The "mom in the kitchen, dad outside" division of labor might have been true of middle class families of the forties, but my parents weren't raised middle class.   I suppose I was, but I've many of their habits, as the above rant suggests.  Mom worked in an Edson restaurant when she and Dad met in the late-40s.  Dad helped in the kitchen, especially with dishes, while I grew up in the sixties and seventies.  There's a revisionist anti-feminist tone in the show, as if to say that none were feminist then and all are now:  two falsehoods.
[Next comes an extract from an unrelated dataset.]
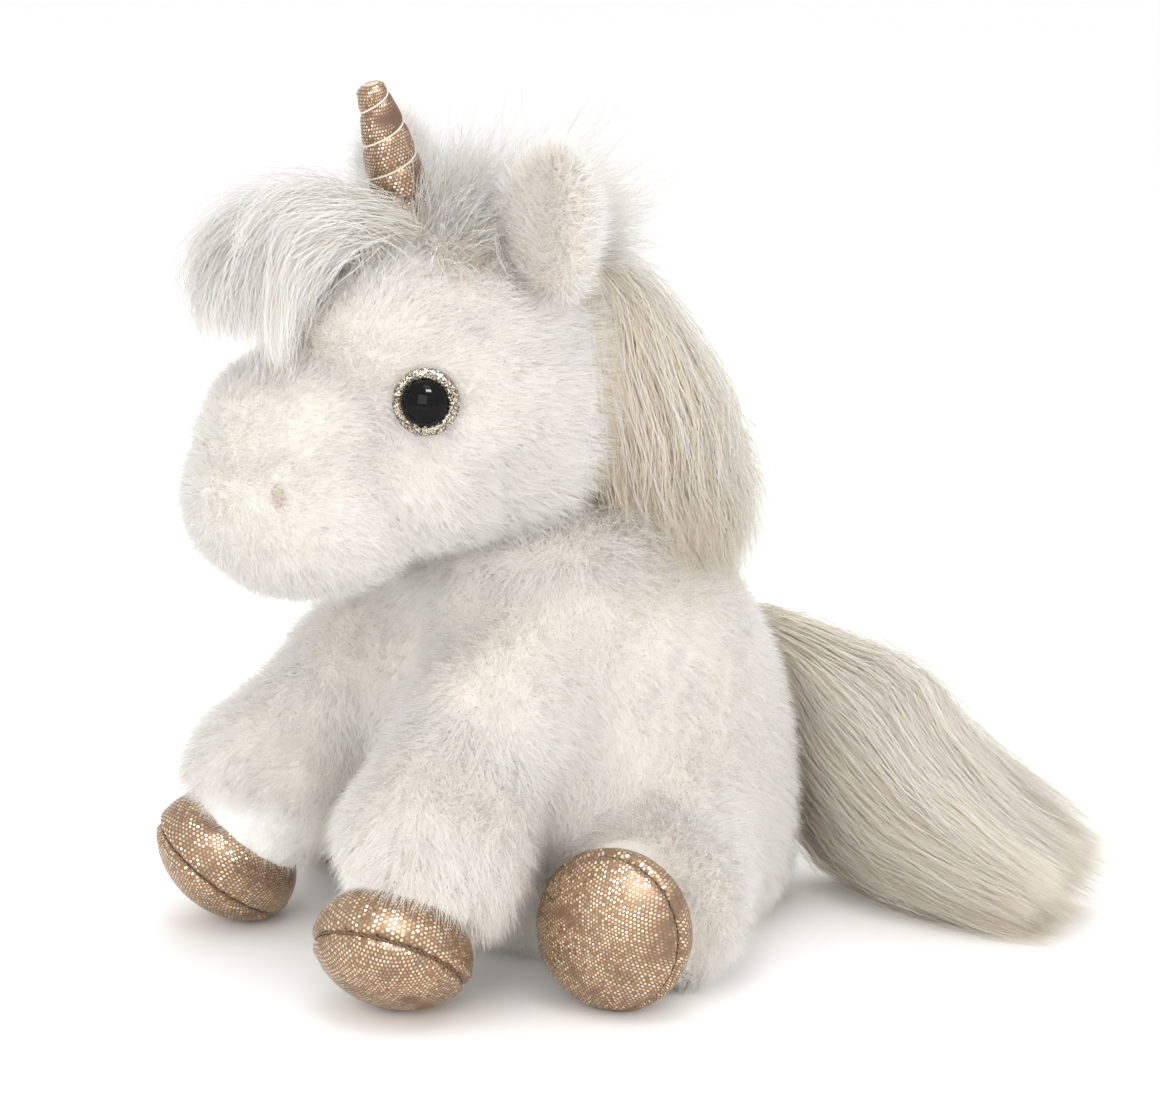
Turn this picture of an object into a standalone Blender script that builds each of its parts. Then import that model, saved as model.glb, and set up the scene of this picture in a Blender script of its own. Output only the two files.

I suppose the show is aimed at people younger than I, who are full of the prejudice that the current era of screens and texting proves the young now are better than those radio-listening, letter-writing primitives of  the 1940s.  I like screens and email, but I also like radio and letters.  This show's as stereotyped as the futuristic shows of my youth, in which people ride flying cars and wear spacesuits, but those shows were guesswork, while this one could represent history honestly and respectfully, if it chose.  I suppose each era promotes its vision of the future, and of the past.

I wonder how Antonio Gramsci or Howard Zinn would see "Back in Time for Winter."